Long before those dozy earplugs appeared upon the scene, my comedic desires were pleasantly assuaged by stories about sentient hamsters that lived in a parallel universe to our own. Hence the Hamster-Sapiens series of e-books.
On this particular occasion I have made the bold decision to foist upon you an extract from the first in the series – that being The Where House, which, I’m sure, you are aware is available via the book covers on the sidebar to your right (or below, somewhere, if you’re on a tablet or some such).
Had Boney not transferred responsibility from himself to Colin, then it’s certain that he would have been wringing his paws in indecision at this – very probably until they physically bled. As it was, he made a cup of tea in a feeble attempt to avoid the situation.
For a few precious seconds it appeared that his simple ruse would work: Colin had returned to the sod-ball game, and Lionel appeared to be so deep in thought, that Boney grew concerned that he’d fallen into a waking coma – or at least a hamstery fugue – neither of which could be described as ‘desirable’.
His fears were assuaged when the youngster mindlessly accepted the steaming hot beverage from his almost fur-less paw.
“Mucho gracias.” Lionel mumbled.
“De nada.” A relieved Boney replied.
‘Was the lad off on one of his out-of-body experiences that he’d once carelessly mentioned whilst they dug over the runner bean plot one frosty morning?’ He wondered. ‘Or was he suffering from a multiple personality disorder? This was not the first time that he’d spoken in Español. But then he remembered that Lionel’s parents hadn’t been amongst the richest rodents in town, and it was altogether probable that they took their annual holidays in sunny Bunnidorm, where they could purchase cheap beer, and as many ‘illicit’ computer games from dodgy-looking jerboas from Sandy Desert Land, for a mere paw-full of Rodentos. Naturally las instrucciones would be in Spanish. Yes it all made sense once you thought about it carefully enough’, he concluded whilst nodding his head knowingly.
Then Lionel took a sip of the steaming-hot tea. If it hadn’t been wet it would have set his bifurcated lips aflame.
“By the Great Angler’s Enormous Tit,” he bellowed, “that’s certainly cleared out both my sinuses and my cobwebbed mind!”
He then went on to explain that he’d been deep in thought.
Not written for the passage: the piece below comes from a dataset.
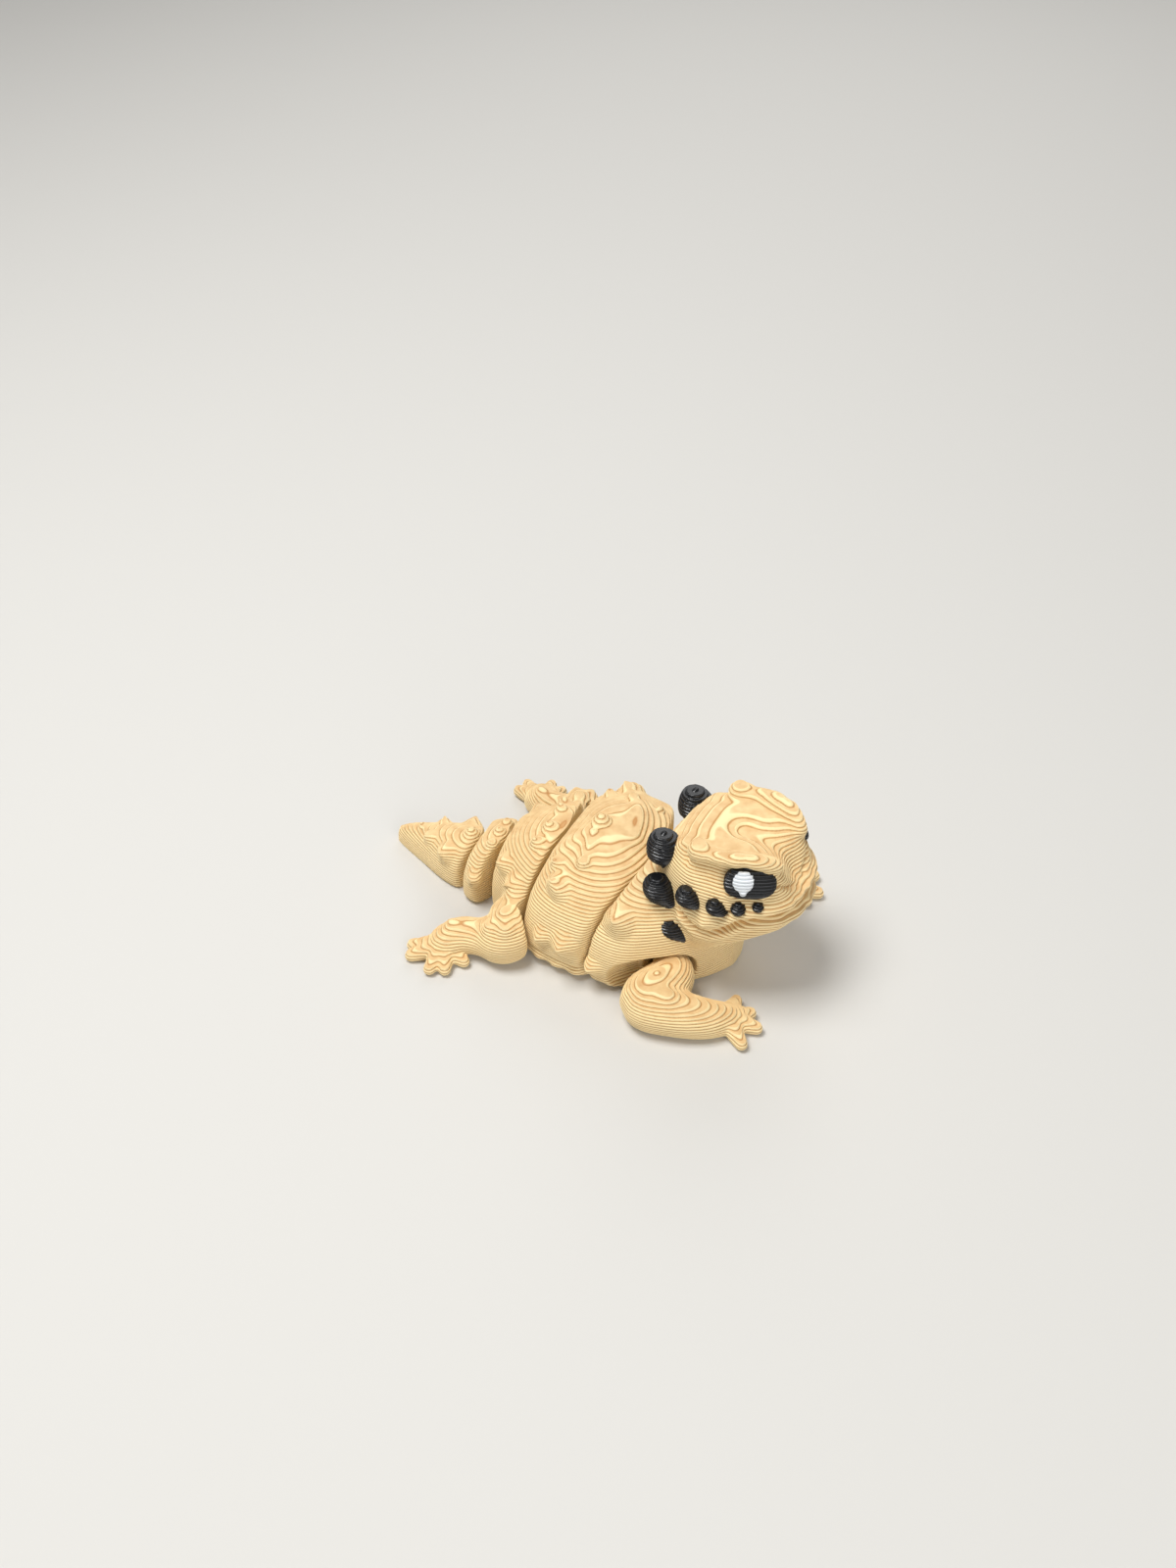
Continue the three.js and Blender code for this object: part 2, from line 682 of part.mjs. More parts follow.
addNode("torso_mid", mid, TAN);
addNode("torso_hip", hip, TAN);
addNode("tail_disc", disc, TAN);
addNode("tail_tip", tail, TAN);

// Head, modelled whole with the front piece and parted from it by a thin slanted cut
let forebody = front.add(solid(placed(headForm(), FRONT)));
for (const side of [LEFT, RIGHT]) {
  forebody = forebody.add(solid(placed(mirrored(limbForm(BROW_PATH, 0), side), FRONT)));
}

// A spike: a blunt cone that swells a little above its root.
function spikeForm(spike, side, extra) {
  const profile = [
    new THREE.Vector2(0, -SPIKE_ROOT - extra),
    new THREE.Vector2(spike.base + extra, -SPIKE_ROOT - extra),
  ];
  for (const { along, wide } of SPIKE_PROFILE) {
    profile.push(new THREE.Vector2(spike.widest * wide + extra, spike.length * along + extra));
  }
  profile.push(new THREE.Vector2(0, spike.length + extra));
  const form = new THREE.LatheGeometry(profile, SPIKE_SIDES);
  form.rotateX(Math.PI / 2);
  form.rotateY(THREE.MathUtils.degToRad(90 - spike.pitch));
  form.rotateZ(THREE.MathUtils.degToRad(spike.yaw * side));
  form.translate(spike.x, spike.y * side, spike.z);
  return placed(form, FRONT);
}

// A form about the eye's own middle, outwards along +Y, in its place on the head.
function onEye(form, side) {
  form.rotateX(THREE.MathUtils.degToRad(EYE.lean));
  form.rotateZ(THREE.MathUtils.degToRad(-EYE.yaw));
  form.translate(EYE.x, EYE.y, EYE.z);
  return placed(mirrored(form, side), FRONT);
}

function eyeForm(side, extra) {
  const form = new THREE.SphereGeometry(1, EYE_MESH.sides, EYE_MESH.bands);
  form.scale(EYE.long + extra, EYE.deep + extra, EYE.tall + extra);
  return onEye(form, side);
}

function glintForm(side, extra) {
  const form = new THREE.SphereGeometry(1, GLINT_MESH.sides, GLINT_MESH.bands);
  form.scale(GLINT.radius + extra, GLINT.deep + extra, GLINT.radius + extra);
  form.translate(GLINT.along, GLINT.out, GLINT.up);
  return onEye(form, side);
}

for (const [name, side] of [["left", LEFT], ["right", RIGHT]]) {
  for (const [kind, spike] of Object.entries(SPIKES)) {
    const body = solid(spikeForm(spike, side, 0));
    const room = solid(spikeForm(spike, side, PART_GAP));
    forebody = forebody.subtract(room);
    addNode(`spike_${kind}_${name}`, body, BLACK);
  }
  forebody = forebody.subtract(solid(eyeForm(side, PART_GAP)));
  addNode(`eye_${name}`, solid(eyeForm(side, 0)).subtract(solid(glintForm(side, PART_GAP))), BLACK);
  addNode(`glint_${name}`, solid(glintForm(side, 0)), WHITE);
}

// What lies under the slanted parting, or with a lift under one that lies higher by that much.
function underParting(lift) {
  const block = new THREE.BoxGeometry(LARGE_BLOCK, LARGE_BLOCK, LARGE_BLOCK);
  block.translate(0, 0, lift - LARGE_BLOCK / 2);
  block.rotateY(THREE.MathUtils.degToRad(PARTING.slope));
  block.translate(PARTING.x, 0, PARTING.z);
  return solid(placed(block, FRONT));
}

addNode("torso_front", forebody.intersect(underParting(0)), TAN);
addNode("head", forebody.subtract(underParting(PART_GAP)), TAN);

export default toy;
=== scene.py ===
"""A small layer-printed toy horned lizard on a pale floor, laid out as an add-on."""

import json
import math

import bpy
import numpy as np
from mathutils import Matrix, Vector


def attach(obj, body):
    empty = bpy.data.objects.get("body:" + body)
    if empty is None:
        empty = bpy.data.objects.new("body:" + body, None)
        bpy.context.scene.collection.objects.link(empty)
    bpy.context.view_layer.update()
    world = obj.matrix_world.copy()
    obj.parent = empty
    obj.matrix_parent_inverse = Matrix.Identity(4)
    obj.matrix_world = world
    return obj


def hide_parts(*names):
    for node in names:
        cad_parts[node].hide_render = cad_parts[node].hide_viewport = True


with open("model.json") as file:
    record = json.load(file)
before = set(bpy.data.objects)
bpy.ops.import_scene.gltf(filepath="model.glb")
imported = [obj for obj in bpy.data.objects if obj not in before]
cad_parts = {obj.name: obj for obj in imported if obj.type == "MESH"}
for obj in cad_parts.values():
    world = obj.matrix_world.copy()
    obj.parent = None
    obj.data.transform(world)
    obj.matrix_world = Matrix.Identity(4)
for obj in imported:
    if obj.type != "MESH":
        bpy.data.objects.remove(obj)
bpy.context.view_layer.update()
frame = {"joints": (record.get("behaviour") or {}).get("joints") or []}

bl_info = {
    "name": "Printed Horned Lizard",
    "version": (1, 0, 0),
    "blender": (4, 5, 0),
    "location": "3D View > Sidebar > Lizard",
    "description": "Builds a layer-printed toy horned lizard with linked body pieces",
    "category": "Add Mesh",
}

MM = 0.001
JOINTS = {joint["name"]: joint for joint in frame["joints"]}
SIDES = {"left": 1, "right": -1}

# Places and headings of the body pieces about +Z, in millimetres and degrees, as the toy stands
BOX_MIDDLE_X = -4.706
MID = {"x": -2.3, "y": -0.2, "yaw": -7}
FRONT = {"x": 0.9, "y": -0.5, "yaw": -7}
HIP = {"x": -9.0, "y": 0, "yaw": -2}
DISC = {"x": -14.6, "y": 0, "yaw": -3}
TAIL = {"x": -17.0, "y": 0.1, "yaw": -12}

# Stations of the body forms: place along the piece, half width, underside and top height
MID_STATIONS = (
    (-5.0, 8.6, -0.5, 9.0),
    (-3.8, 9.3, -0.5, 10.1),
    (-1.6, 9.8, -0.5, 10.9),
    (1.0, 9.9, -0.5, 11.0),
    (3.2, 9.7, -0.5, 10.4),
    (5.0, 9.3, -0.5, 9.5),
)
FRONT_STATIONS = (
    (-2.4, 9.2, -0.5, 9.6),
    (0.0, 9.8, -0.5, 10.6),
    (2.4, 9.6, -0.5, 11.2),
    (4.8, 8.0, -0.5, 11.4),
    (6.6, 6.4, -0.5, 11.0),
    (8.2, 4.6, -0.5, 10.2),
    (9.2, 2.9, -0.5, 9.0),
    (10.0, 1.2, -0.5, 7.2),
)
HIP_STATIONS = (
    (-4.4, 4.0, -0.5, 6.6),
    (-3.0, 5.0, -0.5, 7.8),
    (-1.0, 6.3, -0.5, 8.9),
    (1.2, 7.4, -0.5, 9.5),
    (3.2, 8.0, -0.5, 9.5),
    (4.6, 8.2, -0.5, 9.0),
)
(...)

But before he could actually explain anything at all, Boney interrupted…
“It’s about the pretty lass, aint it, son?” he said – which surprised both Lionel and Boney because he was so rarely this insightful.
“Yes it is.” Lionel replied. “And it’s all to do with that day, long ago, when I arrived here.”
“Nose-surfing on an ocean of filth, I seem to recall.” Colin piped up during a break in the game for TV advertising and a desperately needed lavatory break for the players.
“That’s right.” Lionel turned to his android colleague, “And who was it that caused me to slip and fall into that vile ocean swell of slurry?”
Boney had no idea where Lionel was going with this train of thought, but he figured it best to humour the youngster, “A tractor driver, weren’t it?”
Lionel smiled. “And what happened to said tractor driver?” he inquired metaphorically.
Boney recognised the inquiry as being metaphorical because Lionel answered his own question before there was time to so much as suck a lower lip in contemplation, “He was taken to Chunderford General Hospital!”
This last point was obviously very important; but it was still early in the day, and not all of Boney’s neurons were facing the right way when they fired.
“Hmm,” he said, “nasty business. Nasty, nasty business.”
“Would that be his perforated scrotum that you’re talking about there?” inquired Colin.
“Indeed it would.” Lionel turned his attention back to Boney. “And whose teeth left those deep, painful, incisions?”
This final question stumped both flesh and blood, and non-flesh and blood hamsters alike.
Eventually Boney mumbled, “Well it was Fanangy, weren’t it? But ‘ow can that be? She was with us the ‘ole time. But she wouldn’t lie about somethin’ as important as biting down viciously on some poor unfortunate tractor driver’s ball-bag: That’s a pretty major to-do, that is. Grievous Bodily Harm at least. What d’ya reckon the answer to this conundrum is?”
“Time travel!” Lionel blurted the words more loudly than he intended to.